Entries with model source code

⁂

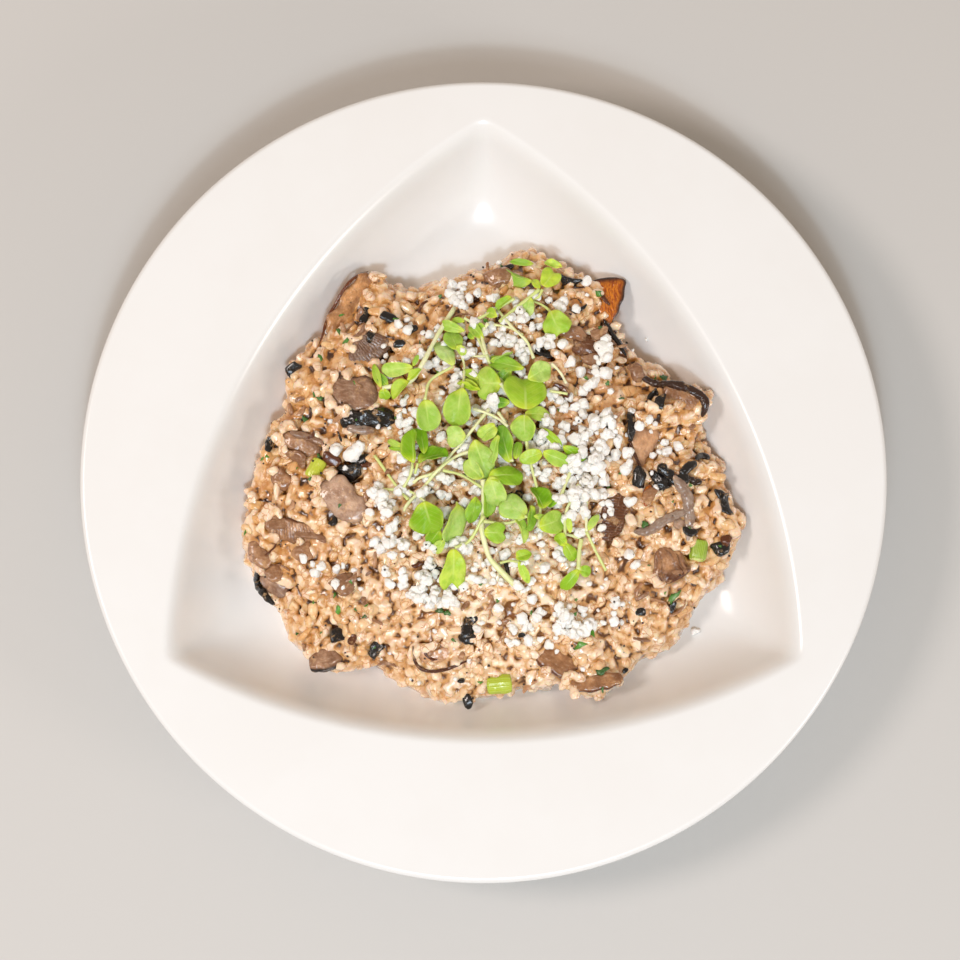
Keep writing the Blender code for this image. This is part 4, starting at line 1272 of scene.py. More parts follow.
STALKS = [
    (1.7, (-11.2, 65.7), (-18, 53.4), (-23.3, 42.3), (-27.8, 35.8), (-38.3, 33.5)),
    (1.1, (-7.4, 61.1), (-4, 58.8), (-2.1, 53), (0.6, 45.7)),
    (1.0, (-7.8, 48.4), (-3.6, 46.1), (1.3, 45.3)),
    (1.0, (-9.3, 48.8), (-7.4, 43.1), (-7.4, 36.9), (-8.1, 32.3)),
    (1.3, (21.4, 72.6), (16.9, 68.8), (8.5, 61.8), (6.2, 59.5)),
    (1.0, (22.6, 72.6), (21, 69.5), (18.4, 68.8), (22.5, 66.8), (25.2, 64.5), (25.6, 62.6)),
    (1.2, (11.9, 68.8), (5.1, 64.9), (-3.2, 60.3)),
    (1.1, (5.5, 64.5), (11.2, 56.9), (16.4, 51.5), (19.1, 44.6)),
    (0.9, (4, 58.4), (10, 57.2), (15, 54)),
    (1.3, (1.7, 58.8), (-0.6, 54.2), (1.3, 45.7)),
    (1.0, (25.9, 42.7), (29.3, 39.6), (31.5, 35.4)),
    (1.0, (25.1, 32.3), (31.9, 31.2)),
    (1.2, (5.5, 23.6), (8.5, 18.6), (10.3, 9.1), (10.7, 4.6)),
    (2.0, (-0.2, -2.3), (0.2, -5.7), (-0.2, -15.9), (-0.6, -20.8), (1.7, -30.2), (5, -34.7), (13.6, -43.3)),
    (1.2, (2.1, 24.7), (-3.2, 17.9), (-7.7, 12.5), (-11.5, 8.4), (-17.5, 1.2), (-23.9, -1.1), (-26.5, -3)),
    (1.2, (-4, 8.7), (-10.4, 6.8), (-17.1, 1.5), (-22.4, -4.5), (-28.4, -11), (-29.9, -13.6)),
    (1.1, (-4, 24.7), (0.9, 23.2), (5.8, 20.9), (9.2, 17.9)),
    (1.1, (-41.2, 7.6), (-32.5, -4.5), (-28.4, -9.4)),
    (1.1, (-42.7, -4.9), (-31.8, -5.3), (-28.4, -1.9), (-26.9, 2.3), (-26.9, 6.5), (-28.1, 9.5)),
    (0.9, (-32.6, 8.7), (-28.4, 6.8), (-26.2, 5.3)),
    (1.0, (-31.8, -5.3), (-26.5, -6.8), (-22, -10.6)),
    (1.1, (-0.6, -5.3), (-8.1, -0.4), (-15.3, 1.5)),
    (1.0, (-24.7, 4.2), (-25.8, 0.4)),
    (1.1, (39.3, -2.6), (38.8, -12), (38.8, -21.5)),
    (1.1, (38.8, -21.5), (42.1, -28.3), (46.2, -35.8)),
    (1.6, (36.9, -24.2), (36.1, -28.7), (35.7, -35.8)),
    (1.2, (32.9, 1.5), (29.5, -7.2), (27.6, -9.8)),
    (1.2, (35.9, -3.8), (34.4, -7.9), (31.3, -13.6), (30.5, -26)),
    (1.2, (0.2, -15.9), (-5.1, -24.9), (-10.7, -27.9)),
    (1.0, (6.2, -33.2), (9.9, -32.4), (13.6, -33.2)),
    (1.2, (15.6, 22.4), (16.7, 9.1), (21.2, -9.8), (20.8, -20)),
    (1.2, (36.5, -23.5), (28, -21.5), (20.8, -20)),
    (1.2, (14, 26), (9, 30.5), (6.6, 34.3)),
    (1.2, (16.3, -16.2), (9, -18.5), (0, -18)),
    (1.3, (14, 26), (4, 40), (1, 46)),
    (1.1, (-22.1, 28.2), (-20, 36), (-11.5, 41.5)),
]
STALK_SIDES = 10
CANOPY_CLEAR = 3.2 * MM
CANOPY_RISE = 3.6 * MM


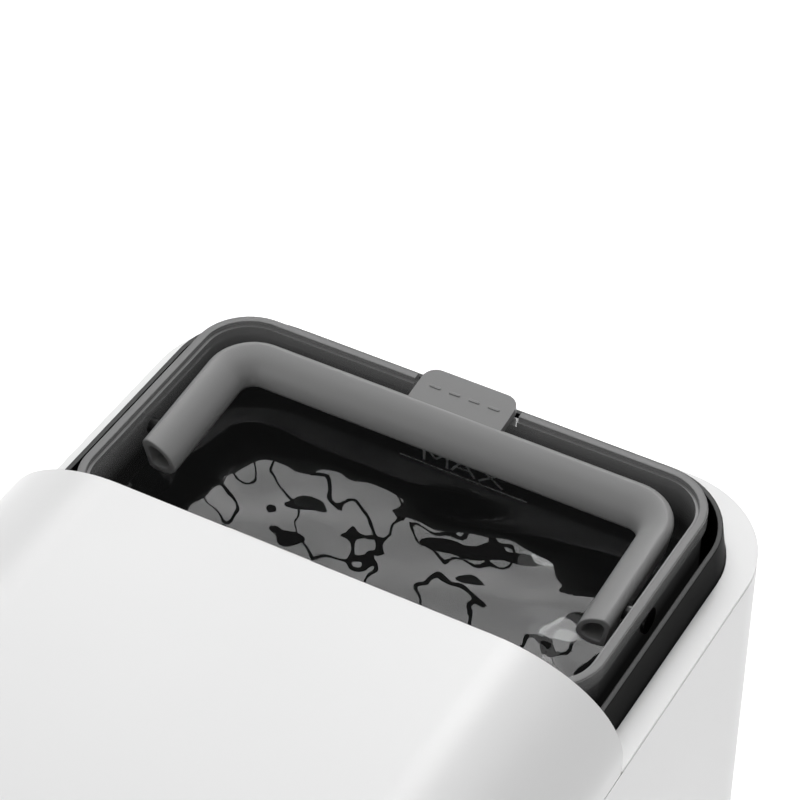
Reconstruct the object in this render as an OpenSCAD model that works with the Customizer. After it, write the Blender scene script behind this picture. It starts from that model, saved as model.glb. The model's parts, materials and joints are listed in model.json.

⁂

All lines in the data that contain the word "parts" should be copied.

### Task solution:
Keep writing the Blender code for this image. This is part 4, starting at line 1272 of scene.py. More parts follow.
Reconstruct the object in this render as an OpenSCAD model that works with the Customizer. After it, write the Blender scene script behind this picture. It starts from that model, saved as model.glb. The model's parts, materials and joints are listed in model.json.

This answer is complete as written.